CAMBRIDGE, Mass. — Hundreds swarmed MIT’s Jack Barry Field on Sunday night to participate in “UP: The Umbrellas Project,” a joint science experiment and live art performance organized by MIT’s Computer Science and Artificial Intelligence Lab (CSAIL) and acclaimed modern dance company Pilobolus.

The idea for the participants is simple: change the color of your LED-equipped umbrellas at the instruction of Pilobolus’ associate artistic director Matt Kent. Blue to red, red to yellow, and perhaps back again. Sometimes the choreography is specific, often times it is not.

“Get in there, greens! Okay, now everyone, surprise me!” Kent yelled from the podium on which he stood overlooking the group.

The crowd’s response to Kent’s directive is projected in real-time from footage captured by a camera hovering 65 feet overhead. The colors changed wildly, creating a kaleidoscopic fanfare of blues, greens, purples and yellows. Things got interesting once Kent ordered the group to organize themselves into some sort of pattern.

Individual participants began to take notice of the umbrellas changing color around them, in turn informing their own decisions. The performance became shaped by participants’ actions and reactions to each other.

“We’re not just five, six, seven, eight-ing everything,” Kent told me in a conversation before the performance. “It’s more about understanding a vibe and being able to push a sort of atmosphere.”

In other words, it’s about the group’s creative co-authorship — the very philosophy under which Pilobolus operates.

“We’ve always been interested in groups and recently we’ve become increasingly interested in how large groups function,” said Itamar Kubovy, executive director of Pilobolus. “Turns out when groups become big enough, it becomes much more effective to provide them with … algorithmic kind of instruction instead of specific instruction, as to what to do and where to go and how to behave.”

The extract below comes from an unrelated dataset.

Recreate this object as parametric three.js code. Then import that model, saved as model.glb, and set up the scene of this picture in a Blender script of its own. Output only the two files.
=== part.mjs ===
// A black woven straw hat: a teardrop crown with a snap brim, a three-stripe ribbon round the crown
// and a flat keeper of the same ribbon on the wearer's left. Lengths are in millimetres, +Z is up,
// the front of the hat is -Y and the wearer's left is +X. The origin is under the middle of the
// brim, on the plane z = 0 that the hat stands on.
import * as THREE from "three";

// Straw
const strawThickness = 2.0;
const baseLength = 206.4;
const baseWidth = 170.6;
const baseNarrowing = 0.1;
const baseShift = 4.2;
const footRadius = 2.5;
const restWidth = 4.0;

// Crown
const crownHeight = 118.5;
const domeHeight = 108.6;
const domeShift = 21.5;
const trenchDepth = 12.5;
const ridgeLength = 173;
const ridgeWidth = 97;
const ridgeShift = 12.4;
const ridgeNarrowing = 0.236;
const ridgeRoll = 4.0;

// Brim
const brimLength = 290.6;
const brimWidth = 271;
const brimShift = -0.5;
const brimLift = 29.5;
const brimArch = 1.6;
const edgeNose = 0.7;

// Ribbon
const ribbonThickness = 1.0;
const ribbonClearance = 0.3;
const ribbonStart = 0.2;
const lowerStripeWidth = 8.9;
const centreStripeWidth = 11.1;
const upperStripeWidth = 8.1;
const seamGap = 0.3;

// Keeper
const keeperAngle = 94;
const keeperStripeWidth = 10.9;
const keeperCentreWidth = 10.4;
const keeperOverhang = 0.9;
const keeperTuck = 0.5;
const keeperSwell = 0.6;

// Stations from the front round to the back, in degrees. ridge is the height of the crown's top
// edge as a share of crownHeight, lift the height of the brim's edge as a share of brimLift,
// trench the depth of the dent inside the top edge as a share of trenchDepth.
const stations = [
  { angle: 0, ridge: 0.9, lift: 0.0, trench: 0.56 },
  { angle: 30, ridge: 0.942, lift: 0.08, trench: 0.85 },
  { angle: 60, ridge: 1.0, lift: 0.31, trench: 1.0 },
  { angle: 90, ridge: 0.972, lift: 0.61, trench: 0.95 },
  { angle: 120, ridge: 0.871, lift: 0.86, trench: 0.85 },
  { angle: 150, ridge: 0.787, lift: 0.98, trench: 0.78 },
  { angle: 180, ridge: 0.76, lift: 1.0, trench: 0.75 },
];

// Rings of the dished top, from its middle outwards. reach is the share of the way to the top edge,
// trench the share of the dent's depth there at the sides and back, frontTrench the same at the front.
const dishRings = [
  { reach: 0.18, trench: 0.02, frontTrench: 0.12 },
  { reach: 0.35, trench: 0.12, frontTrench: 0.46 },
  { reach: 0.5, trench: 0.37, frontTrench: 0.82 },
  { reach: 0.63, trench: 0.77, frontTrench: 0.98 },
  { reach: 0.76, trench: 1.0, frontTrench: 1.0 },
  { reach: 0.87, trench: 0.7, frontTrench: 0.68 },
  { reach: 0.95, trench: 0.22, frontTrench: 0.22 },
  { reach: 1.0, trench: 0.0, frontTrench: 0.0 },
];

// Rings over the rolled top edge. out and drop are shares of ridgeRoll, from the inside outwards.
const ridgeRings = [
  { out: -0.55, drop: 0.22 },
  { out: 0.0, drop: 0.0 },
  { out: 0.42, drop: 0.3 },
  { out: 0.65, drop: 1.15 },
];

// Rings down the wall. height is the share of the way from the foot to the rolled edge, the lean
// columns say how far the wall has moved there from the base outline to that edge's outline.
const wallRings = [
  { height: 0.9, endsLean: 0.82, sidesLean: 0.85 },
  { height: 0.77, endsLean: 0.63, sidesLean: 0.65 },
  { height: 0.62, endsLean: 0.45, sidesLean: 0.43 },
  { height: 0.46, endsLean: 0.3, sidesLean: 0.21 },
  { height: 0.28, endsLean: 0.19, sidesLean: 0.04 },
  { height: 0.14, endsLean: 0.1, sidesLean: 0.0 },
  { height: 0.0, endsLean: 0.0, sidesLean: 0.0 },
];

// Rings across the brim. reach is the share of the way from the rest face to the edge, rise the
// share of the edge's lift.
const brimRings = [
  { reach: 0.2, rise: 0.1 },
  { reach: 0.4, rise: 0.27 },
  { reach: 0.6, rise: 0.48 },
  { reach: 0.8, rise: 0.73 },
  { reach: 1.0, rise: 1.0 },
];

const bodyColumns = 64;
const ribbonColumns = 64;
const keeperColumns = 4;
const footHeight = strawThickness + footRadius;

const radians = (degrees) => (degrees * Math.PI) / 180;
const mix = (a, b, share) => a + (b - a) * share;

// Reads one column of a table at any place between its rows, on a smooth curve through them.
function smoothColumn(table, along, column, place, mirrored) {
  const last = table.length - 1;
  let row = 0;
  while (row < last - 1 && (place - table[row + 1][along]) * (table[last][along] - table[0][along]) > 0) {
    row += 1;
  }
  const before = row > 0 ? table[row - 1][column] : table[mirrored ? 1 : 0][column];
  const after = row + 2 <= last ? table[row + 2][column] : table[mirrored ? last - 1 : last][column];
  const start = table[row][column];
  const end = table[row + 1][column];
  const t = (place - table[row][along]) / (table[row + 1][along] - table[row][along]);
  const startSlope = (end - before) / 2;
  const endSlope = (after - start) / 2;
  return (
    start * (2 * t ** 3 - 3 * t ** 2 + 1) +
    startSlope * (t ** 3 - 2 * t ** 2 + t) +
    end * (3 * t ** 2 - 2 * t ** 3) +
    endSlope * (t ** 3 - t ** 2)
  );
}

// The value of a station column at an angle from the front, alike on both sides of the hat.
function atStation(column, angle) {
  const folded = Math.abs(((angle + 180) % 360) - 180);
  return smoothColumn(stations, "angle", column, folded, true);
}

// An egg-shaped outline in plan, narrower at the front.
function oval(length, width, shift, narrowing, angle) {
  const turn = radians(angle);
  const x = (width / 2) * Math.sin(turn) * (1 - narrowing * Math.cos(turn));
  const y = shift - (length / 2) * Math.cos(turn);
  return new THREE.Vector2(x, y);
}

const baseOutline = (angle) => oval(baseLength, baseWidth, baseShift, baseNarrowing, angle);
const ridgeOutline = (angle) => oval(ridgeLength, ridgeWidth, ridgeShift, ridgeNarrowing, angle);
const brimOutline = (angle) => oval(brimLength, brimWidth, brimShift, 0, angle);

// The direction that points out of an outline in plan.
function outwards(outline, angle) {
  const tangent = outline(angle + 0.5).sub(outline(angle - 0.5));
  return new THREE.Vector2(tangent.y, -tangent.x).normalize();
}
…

According to Kyle Gilpin, a post-doctoral associate at MIT’s Distributed Robotics Lab, a division of CSAIL, and one of the co-conceivers of UP, that is precisely why the collaboration between the lab and Pilobolus makes sense.

“Not only is it a cool art idea, but there’s actually a real research component to this,” he said. “What we like to look at is how you can control a large group of robots in a decentralized manner … The tie in to Pilobolus is that they try to have this very collaborative form of dance where there’s no real traditional choreographer that’s telling everybody exactly what to do.”

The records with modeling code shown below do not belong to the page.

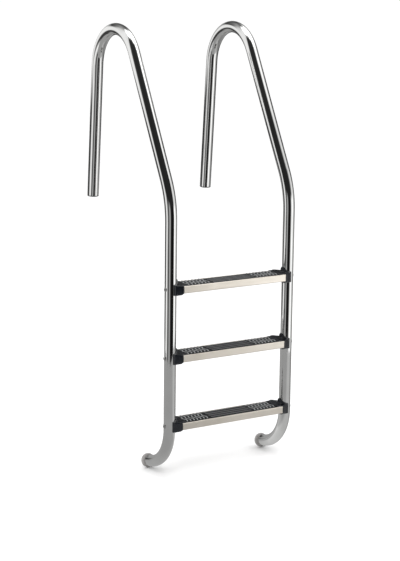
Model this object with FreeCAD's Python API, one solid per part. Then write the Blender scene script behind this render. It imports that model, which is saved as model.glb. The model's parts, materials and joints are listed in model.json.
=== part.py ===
import FreeCAD, Part
import math
import os

# Pool ladder for an in-ground pool: two bent stainless rails carry three bolted treads.
#
# Frame: +Z is up and +X runs along the treads, from the left rail to the right rail as seen
# from the water. -Y points at the water and +Y at the deck. The origin lies midway between
# the lower ends of the two deck legs, which stand in the deck anchors.

Vector = FreeCAD.Vector

# ---- driving dimensions, millimetres and degrees ----
TUBE_OD = 43.0
TUBE_WALL = 1.5
RAIL_SPACING = 500.0          # centre to centre

LEG_LENGTH = 495.0            # straight deck leg
LEG_LEAN = 4.3                # the deck leg leans towards the water as it rises
HAND_BEND_RADIUS = 147.0      # hairpin that the hand holds
SLOPE_LENGTH = 483.0
SLOPE_ANGLE = 28.25           # slope to the vertical
KNEE_RADIUS = 300.0
STRINGER_LENGTH = 754.0
FOOT_BEND_RADIUS = 156.0
FOOT_TURN = 77.3              # the foot curls back towards the pool wall
FOOT_LENGTH = 18.0             # straight end that takes the bumper

TREAD_COUNT = 3
TREAD_PITCH = 250.0
TOP_TREAD_Z = -243.0          # standing surface of the top tread
TREAD_FRONT = -38.0           # front skirt, from the stringer's axis
TREAD_BACK = 56.0             # back skirt, from the stringer's axis
SKIRT_HEIGHT = 26.0
SHEET = 1.2
NOSE_WIDTH = 5.0              # steel land in front of and behind the mat
RECESS_DEPTH = 3.0
RETURN_LIP = 9.0
SKIRT_BEND = 1.4              # inside radius of the long folds
RECESS_BEND = 0.3             # inside radius at the edge of the mat's recess
RECESS_STEP = 0.8             # how far the recess wall slopes
PAN_HALF_LENGTH = 216.0

MAT_HALF_LENGTH = 195.0
MAT_BASE = 2.8
RIB_HEIGHT = 2.2
RIB_WIDTH = 4.5
RIB_MARGIN = 8.0              # first zig-zag rib, from the end of the mat
RIB_INSET = 2.5               # ribs stop this far from the long edges
WAVE_RIBS_PER_SIDE = 7
WAVE_RIB_PITCH = 14.0
WAVE_RIB_SWING = 8.0
WAVE_FOLDS = 4
LONG_RIBS = 4
LONG_RIB_SHARE = 0.3          # half width of a long rib, as a share of its pitch
LONG_RIB_HALF_LENGTH = 88.0

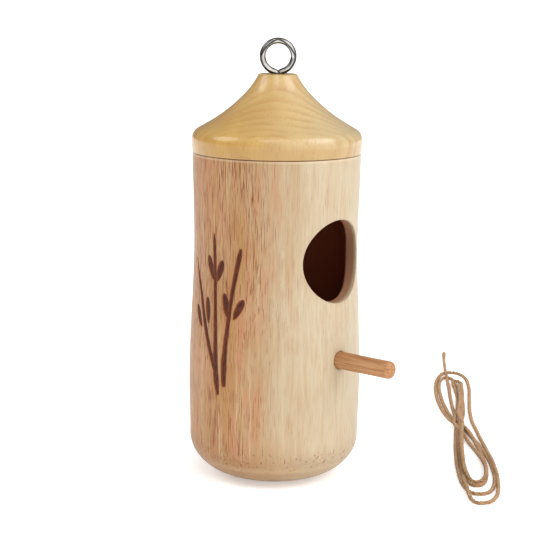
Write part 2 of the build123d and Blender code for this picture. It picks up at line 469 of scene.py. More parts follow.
def make_lid():
    """The turned lid, from the middle of its plug round the rim and up the flare to its top."""
    shoulder_start = (LID_R, RIM_Z + LID_WIDEST_H)
    shoulder = arc((LID_R - SHOULDER_R, shoulder_start[1]), SHOULDER_R, 0, SHOULDER_TURN, 14)
    turn = radians(SHOULDER_TURN)
    flare_middle = (FLARE_R, RIM_Z + FLARE_H)
    top_edge = (NECK_R, LID_TOP_Z - TOP_ROUND)
    plug_end_r = PLUG_R - PLUG_CHAMFER - PLUG_EDGE_ROUND
    plug_top = PLUG_BOTTOM_Z + PLUG_CHAMFER
    profile = [(r, PLUG_BOTTOM_Z) for r in np.linspace(0.6, plug_end_r, 12)]
    profile += arc((plug_end_r, PLUG_BOTTOM_Z + PLUG_EDGE_ROUND), PLUG_EDGE_ROUND, -90, -45, 4).tolist()
    profile += [(PLUG_R, z) for z in np.linspace(plug_top, RIM_Z, 8)]
    profile += [(r, RIM_Z) for r in np.linspace(PLUG_R, LID_UNDERSIDE_R - RIM_ROUND, 6)[1:-1]]
    profile += arc((LID_UNDERSIDE_R - RIM_ROUND, RIM_Z + RIM_ROUND), RIM_ROUND, -90, 0, 7).tolist()
    profile += hermite(profile[-1], shoulder_start, RIM_LEAN, (0, 1), 8)[1:].tolist()
    profile += shoulder[1:].tolist()
    profile += hermite(profile[-1], flare_middle, (-sin(turn), cos(turn)), FLARE_SLOPE, 26)[1:].tolist()
    profile += hermite(flare_middle, top_edge, FLARE_SLOPE, NECK_SLOPE, 26)[1:].tolist()
    profile += arc((NECK_R - TOP_ROUND - TOP_ROUND_INSET, top_edge[1]), TOP_ROUND, 20, 90, 7).tolist()
    profile += [(r, LID_TOP_Z) for r in np.linspace(profile[-1][0], 0.4, 8)[1:]]
    skin = Skin()
    columns = np.linspace(-pi, pi, 256, endpoint=False)
    skin.tube(turned(profile, columns), (0, 0, PLUG_BOTTOM_Z), (0, 0, LID_TOP_Z))
    return skin.build("birdhouse_lid")


# ---- perch ----

def make_perch():
    """The dowel, with its long faint flutes and a rounded tip."""
    length = PERCH_INNER_Y - PERCH_TIP_Y
    profile = [(0.5, 0.0), (1.8, 0.0), (PERCH_R - PERCH_END_CHAMFER, 0.0)]
    profile += [(PERCH_R, s) for s in np.linspace(PERCH_END_CHAMFER, length - PERCH_TIP_ROUND, 60)]
    profile += arc((PERCH_R - PERCH_TIP_ROUND, length - PERCH_TIP_ROUND), PERCH_TIP_ROUND,
                   0, 90, 12)[1:].tolist()
    profile += [(1.1, length), (0.5, length)]
    columns = np.linspace(-pi, pi, 96, endpoint=False)
    grid = turned(profile, columns)
    flute = 0.035 * np.cos(columns * 9) + 0.025 * np.cos(columns * 14 + 1.3)
    along = np.asarray(profile)[:, 1]
    fade = smooth_step(length, length - 4, along) * smooth_step(0, 5, along)
    swell = 1 + (flute[None, :] - 0.03) * fade[:, None] / PERCH_R
    x, y, s = grid[..., 0] * swell, grid[..., 1] * swell, grid[..., 2]
    placed = np.stack([x, PERCH_INNER_Y - s, PERCH_Z + y], -1)
    skin = Skin()
    skin.tube(placed, (0, PERCH_INNER_Y, PERCH_Z), (0, PERCH_TIP_Y, PERCH_Z))
    return skin.build("perch_dowel")


# ---- screw eye ----

def wire_tube(skin, path, radii, sides, plane_normal):
    """A round wire along a path that lies in one plane. Gives the grid of its point numbers."""
    path = np.asarray(path, float)
    ahead = unit(np.gradient(path, axis=0))
    aside = np.cross(ahead, plane_normal)
    around = np.linspace(0, tau, sides, endpoint=False)
    ring = (np.cos(around)[None, :, None] * aside[:, None, :]
            + np.sin(around)[None, :, None] * np.asarray(plane_normal)[None, None, :])
    points = path[:, None, :] + ring * np.asarray(radii)[:, None, None]
    numbers = skin.add(points)
    skin.ring(numbers)
    return numbers


def make_eye():
    """The screw eye: a thread on a tapered point, the shank, the bend and the closed ring."""
    turn = radians(EYE_FACING)
    across, up = np.array([cos(turn), sin(turn), 0]), np.array([0, 0, 1.0])
    normal = np.cross(across, up)
    bend_drop = sqrt((EYE_R + EYE_BEND_R) ** 2 - EYE_BEND_R ** 2)
    bend_z = EYE_Z - bend_drop
    bend_turn = np.degrees(np.arctan2(bend_drop, EYE_BEND_R))

    def placed(flat):
        flat = np.asarray(flat)
        return flat[:, :1] * across + flat[:, 1:] * up

    shank = [(0, z) for z in np.linspace(THREAD_TOP_Z, bend_z, 8)]
    rise = arc((-EYE_BEND_R, bend_z), EYE_BEND_R, 0, bend_turn, 14)[1:]
    ring = arc((0, EYE_Z), EYE_R, 180 + bend_turn, -bend_turn, 110)[1:]
    tuck = arc((EYE_BEND_R, bend_z), EYE_BEND_R, 180 - bend_turn, 180 - bend_turn + EYE_END_TURN, 8)[1:]
    path = placed(np.concatenate([shank, rise, ring, tuck]))
    radii = np.full(len(path), WIRE_R)
    radii[0] = THREAD_CORE_R
    radii[-1] = WIRE_R - 0.18
    skin = Skin()
    grid = wire_tube(skin, path, radii, 28, normal)
    skin.fan(grid[-1], path[-1])

    # The thread: a round core whose radius follows a helix, worn down at both ends
    around = np.linspace(0, tau, 28, endpoint=False)
    bottom = eye_low[2]
    heights = np.arange(bottom, THREAD_TOP_Z + 0.01, 0.1)
    phase = (heights[:, None] / THREAD_PITCH - around[None, :] / tau) % 1
    crest = np.clip(1 - np.abs(phase - 0.5) * 3.2, 0, 1)
    full = smooth_step(bottom, bottom + POINT_H, heights)[:, None]
    fade = (full * smooth_step(THREAD_TOP_Z, THREAD_TOP_Z - 1.5, heights)[:, None])
    radius = 0.12 + (THREAD_CORE_R - 0.12) * full + (THREAD_CREST_R - THREAD_CORE_R) * crest * fade
    thread = np.stack([radius * np.cos(around), radius * np.sin(around),
                       heights[:, None] + 0 * around], -1)
    skin.tube(thread, (0, 0, bottom), (0, 0, THREAD_TOP_Z + 0.05))
    return skin.build("eye_wire")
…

And this is where the “science experiment” comes in. While the camera projecting the crowd helps inform them of their collective creativity, it is also used to record the performance, which will then be dissected by researchers to uncover something meaningful about social dynamics and how they can be applied to artificial intelligence.

“And that’s really the research challenge,” Gilpin said. “How do you take these observations of what’s going on and try to capture the essence of that and put that into 20 lines of code that tell a robot to do the same thing? So that’s kind of our jobs as researchers is to try to capture that behavior.”

This year’s data will be brought back into the lab to analyze. And next year’s data will be, too. That’s because both Polobolus and MIT are working to bring the performance to different communities and countries around the world – all for the sake of learning more.